The top US diplomat’s travels are certain to be awkward since all the nations on his schedule have congratulated president-elect Joe Biden for winning the White House.
Mr Pompeo is taking part in what may be his last official trip to France tweeting out news of his arrival and from his private meeting with members of the Institut Montaigne, accompanied by photos.
The trip is aimed at shoring up the priorities of the outgoing administration of Donald Trump.
It will include visits to Israeli settlements in the West Bank that have been avoided by previous secretaries of state.
Mr Pompeo has followed Mr Trump and much of his Republican Party in not accepting the results of the American election, and these unusual circumstances will likely overshadow the issues.
In his latest tweet, Mr Pompeo said he addressed “the global challenges we are facing today, from terrorism to the Covid-19 pandemic” with Institut Montaigne representatives.
The independent think tank says it promotes “a balanced vision of society, in which open and competitive markets go hand in hand with equality of opportunity and social cohesion”.
Mr Pompeo arrived to a France under lockdown conditions to fight a second wave of the coronavirus. In contrast to the few people seated around him, Mr Pompeo did not wear a face covering.
Mr Pompeo may find himself doing some heavy lifting on Monday, when he is scheduled to meet French foreign minister Jean-Yves Le Drian and French president Emmanuel Macron.
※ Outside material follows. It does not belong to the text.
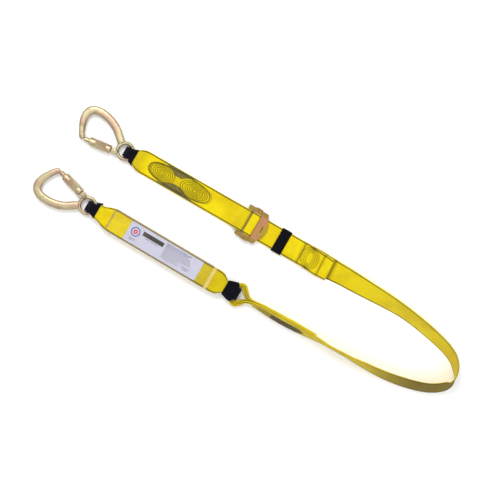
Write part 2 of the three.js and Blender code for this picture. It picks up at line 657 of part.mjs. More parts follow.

According to Mr Macron’s office, the president spoke with Joe Biden by phone four days ago and conveyed his desire to work together in areas such as climate change, terrorism and health.
For the outgoing secretary of state and the French officials, Monday’s meetings will require a delicate touch on some tough issues.
“For the moment, my counterpart is Mike Pompeo, until January 20,” Mr Le Drian said on BFMTV, referring to the date when Mr Trump’s term in office ends.
He said he plans to speak out on any accelerated withdrawal of US troops from Iraq and Afghanistan, clearly concerned that Mr Trump could end his presidency with such a move.
In an arrival tweet Saturday in France, Mr Pompeo laid out the standard diplomatic groundwork for his Paris talks, noting that France is the “oldest friend and ally” of the United States, tweeting: “The strong relationship between our countries cannot be overestimated.”
The French president, who spoke with Mr Biden four days ago to offer his congratulations, has had a tense relationship with Mr Trump.
Both leaders initially worked to woo each other with gestures of extravagance, such as Mr Macron making Mr Trump the guest of honour at a Bastille Day military parade.
Mr Trump later pulled out of the Paris global climate accord, a blow to Mr Macron.
The United States also left the hard-won Iran nuclear accord, and Mr Pompeo said in a tweet before departing on his trip that “Iran’s destabilising behaviour” would be among the topics for discussion.
Promoting religious freedom and countering terrorism were also among topics on the table during his trip. Both issues are keenly relevant to France.
There have been three terror attacks in recent weeks in France that have killed four people, linked to recently republished caricatures of the prophet of Islam.
Anti-France protests rolled through some Muslim countries after Mr Macron insisted on his nation’s respect for freedom of expression, including the right to draw caricatures.
After France, Mr Pompeo’s tour takes him to Turkey, Georgia, Israel, the United Arab Emirates, Qatar and Saudi Arabia. The leaders of all of those countries have offered public congratulations to Mr Biden.
Beside France, Turkey, Georgia and Qatar have had fractious relationships with the Trump administration, and it was not clear whether Mr Pompeo has planned public engagements with their leaders – or whether he would take questions from the press, with whom he has a frosty relationship.
The US administration’s relations with Turkey have been particularly strained after the Nato ally’s purchase of a Russian missile defence system, and Mr Pompeo’s visit to Istanbul next week will not include meetings with Turkish officials.
Instead, Mr Pompeo will meet with religious leaders to highlight his promotion of religious freedom.